Education on sex and reproduction in China remains a taboo subject in schools. So netizens were rightfully amused by a July television news clip about pregnancy which Chinese outlet Ningde News entitled, “Couple who believes sperm will fly around; too stupid or too innocent?” (The clip is viewable here, with the relevant part beginning around the 2:30 mark.)

During a hospital health campaign to provide fertility checkups for hundreds of couples in Shanghai, one couple receiving such a checkup finally realized why they had trouble conceiving a child. Evidently, they believed that the wife could get pregnant simply if they lay in the same bed. According to the examining gynecologist, the woman was still a virgin, and the couple had never had sex before. They believed that the sperm would simply “fly around” at night.

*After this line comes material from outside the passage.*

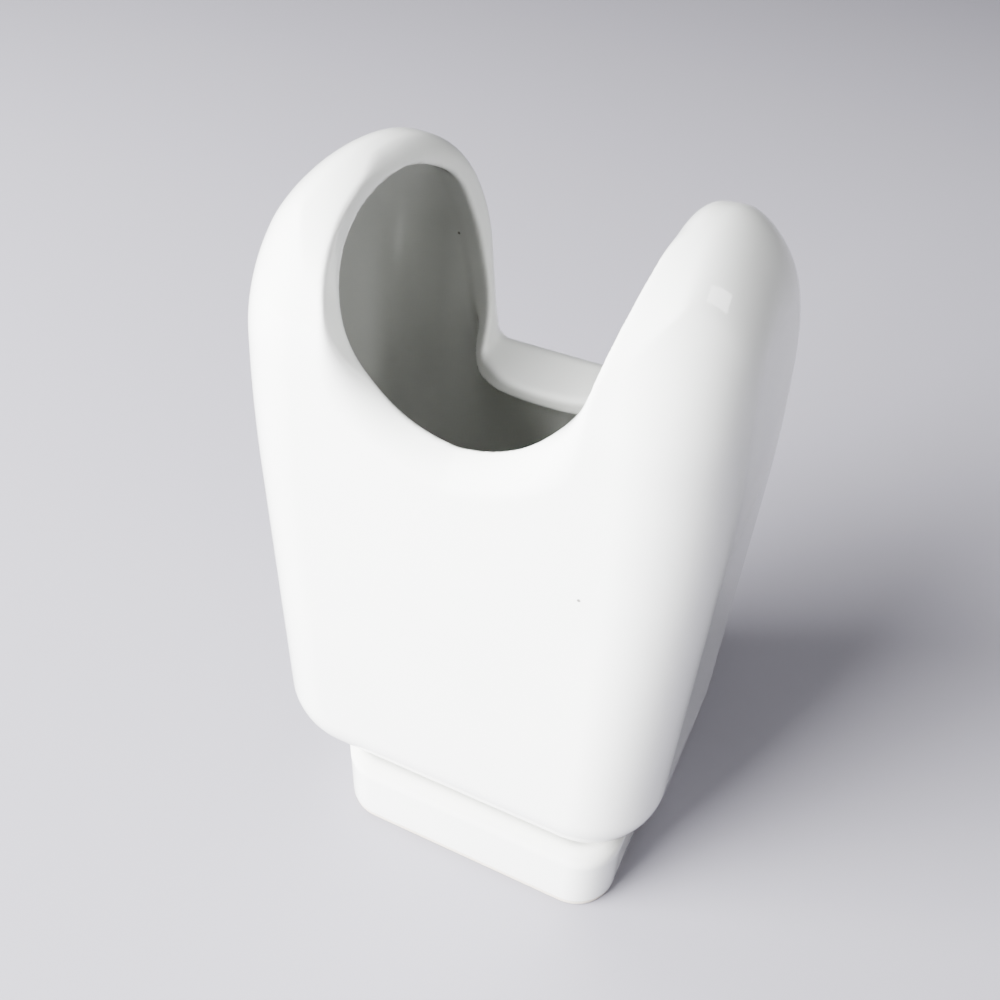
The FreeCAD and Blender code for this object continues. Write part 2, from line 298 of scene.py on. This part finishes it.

Obviously, over one billion Chinese people have discovered the secret to pregnancy; and yet this story has brought renewed attention to sex education (or the lack thereof) in China. As one writer put it: “Before marriage, a person goes to elementary school, then middle school, then college; the person gets a job, gets a marriage license, and the mandatory pre-marriage physical exam; through so many steps, you’d think they would learn some basic physiology. But this couple was honestly clueless, which should really shock people. Shocked at the failure in every level, which compels us to reflect on exactly at which stage we should accept responsibility to provide such basic reproductive information…. Schools don’t want to discuss it, parents are uncomfortable, the Family Planning department won’t bother to do it, and the workplace and marriage office do not have any duty to explain.”

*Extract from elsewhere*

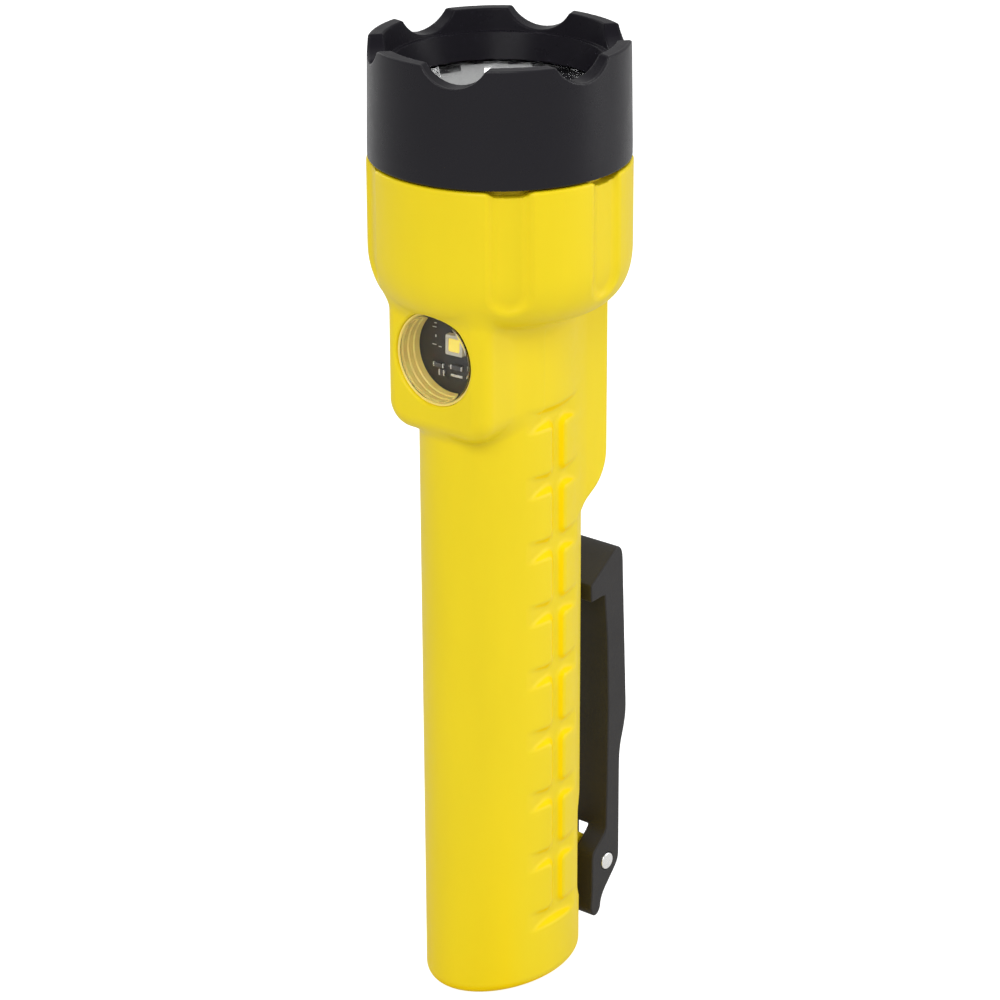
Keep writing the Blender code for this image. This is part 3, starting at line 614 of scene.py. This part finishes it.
def grip(x, y, z):
    """Nine rows across one upright, with leaning walls, down to a flat plane on each side."""
    down = GROOVE_MID_Z - z
    row = np.clip(np.round(down / GROOVE_PITCH), 0, GROOVES - 1)
    rows = rectangle(y - GROOVE_MID_Y, down - row * GROOVE_PITCH, GROOVE_HALF, GROOVE_HALF_Z, 0.5)
    half = GROOVE_PITCH * (GROOVES - 1) / 2
    spine = rectangle(y - SPINE_Y, down - half, SPINE_HALF, half, 0.2)
    depth = HANDLE_X * np.sqrt(np.maximum(1 - (y / HANDLE_Y) ** 2, 0)) - np.abs(x)
    walls = (union(rows, spine, 0.6) + WALL_LEAN * depth) / math.hypot(1, WALL_LEAN)
    floor_x = GROOVE_FLOOR_X - FLOOR_LEAN * (y - GROOVE_MID_Y)
    return meet(walls, floor_x - np.abs(x), 0.35)


def lugs(x, y, z):
    outline = [(14.5, 21), (18.2, 20.6)] + arc((PIN_Y, PIN_Z), LUG_R, 55, -110, 14) + [(14.5, 7.6)]
    side = outline_distance(y, z, outline)
    return meet(side, span(np.abs(x), LUG_IN, LUG_OUT), 0.25)


def collar(x, y, z, r):
    """The screw collar under the bezel, with its thread and the O-ring's groove."""
    turn = np.arctan2(y, x) / (2 * math.pi)
    phase = np.abs(np.mod(z / THREAD_PITCH - turn, 1.0) - 0.5) * 2
    dip = THREAD_DEPTH * np.clip(phase * 1.6 - 0.3, 0, 1)
    dip = np.where((z > THREAD_LOW_Z) & (z < THREAD_TOP_Z), dip, 0.0)
    wall = meet(r - COLLAR_R + dip, z - COLLAR_TOP_Z, 0.4) * 0.8
    groove = np.maximum(span(z, O_RING_SEAT_LOW_Z, O_RING_SEAT_TOP_Z), O_RING_SEAT_R - r)
    return cut(np.maximum(wall, 150 - z), groove, 0.15)


def room(x, y, z, r):
    """The hollow inside, open at the collar."""
    cells = np.maximum(oval(x, y, HANDLE_X - WALL, HANDLE_Y - WALL), span(z, WALL, ROOM_TOP_Z))
    profile = [(-5, 131.5), (0, 131.5), (14, 133), (17, 135), (18.4, 138), (18.4, 170), (-5, 170)]
    return np.minimum(cells, outline_distance(r, z, profile))


def housing(x, y, z):
    """The yellow moulding: handle, head and bosses, less what is cut into them. The relief on each side
    of the lugs leaves room for the clip's foot."""
    r = np.hypot(x, y)
    handle = meet(oval(x, y, HANDLE_X, HANDLE_Y) + DRAFT * np.maximum(DRAFT_TOP_Z - z, 0), -z, BASE_EDGE)
    handle = np.maximum(handle, z - HANDLE_TOP_Z)
    depth = -oval(x, y, HANDLE_X, HANDLE_Y)
    recess_outline = rectangle(x, z - RECESS_Z, RECESS_HALF, RECESS_HALF_Z, RECESS_CORNER)
    recess = meet((recess_outline + depth) / math.sqrt(2), depth - RECESS_DEPTH, 0.25)
    handle = cut(handle, np.maximum(recess, 9 - y), 0.3)
    handle = cut(handle, np.maximum(grip(x, y, z), 8 - np.abs(x)), 0.3)
    round_head = head(z, r)
    body = union(handle, round_head, 4.0)
    body = union(body, flood_boss(x, y, z), 1.4)
    body = union(body, switch_boss(x, y, z), 1.2)
    body = cut(body, flutes(x, y, z, round_head), 0.5)
    body = np.maximum(body, z - SEAM_Z)
    body = np.minimum(body, collar(x, y, z, r))
    body = np.maximum(body, -room(x, y, z, r))
    body = union(body, lugs(x, y, z), 0.5)
    around = np.hypot(x, z - FLOOD_Z)
    body = cut(body, np.maximum(around - FLOOD_R, y + 5), 0.5)
    seat = rectangle(x, z - FRAME_MID_Z, FRAME_HALF + FRAME_GAP, FRAME_HALF_Z + FRAME_GAP, 1.2)
    body = cut(body, np.maximum(seat, FRAME_SEAT_Y - y), 0.3)
    well = rectangle(x, z - SWITCH_WELL_Z, SWITCH_WELL_HALF, SWITCH_WELL_HALF_Z)
    body = np.maximum(body, -np.maximum(well, span(y, 5, 17.5)))
    relief = rectangle(np.abs(x) - RELIEF_X, z - RELIEF_Z, RELIEF_HALF, RELIEF_HALF_Z, 1.0)
    relief = np.maximum(relief, RELIEF_Y - y)
    body = cut(body, relief, 0.3)
    return np.maximum(body, PIN_R + 0.15 - np.hypot(y - PIN_Y, z - PIN_Z))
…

One commentator doubted the authenticity of the story, saying it sounded more like something from China’s Cultural Revolution: “In the 21st century, there is sexual advertising everywhere, and even Chinese kids in elementary school and middles school sleep together and even get abortions. How many people will believe this sort of fabricated story about ‘letting the sperm fly’ [a pun on the popular Chinese film entitled 'Let the Bullets Fly']?”
In the absence of sex education, Ningde News explained that many youth learn about it through pornographic films and books. Quite obviously, these do not provide an accurate or realistic guide to sex. At the same time, the lack of education coupled with the human impulse to engage in sexual activity has meant that more Chinese women have had to get multiple abortions in their lifetime, although the article did not provide specific figures.
While the clip is amusing, it also stands out as a rare and extreme example of the consequences of poor sex education. Hopefully the discussion surrounding this story draws attention to the dangers of omitting sexual education in schools. At the very least, some sites like Sina and Netease have taken the story as a great opportunity to segue into their own sex-ed tutorials. Sina’s article claims that “children conceived during female orgasm are smarter.” Netease offers the “best sex positions for getting pregnant” and a helpfully detailed table discussing the different types of female orgasms. While neither tutorial really covers reproductive health in a medical sense, providing netizens with this information is better than waiting around and “letting the sperm fly.”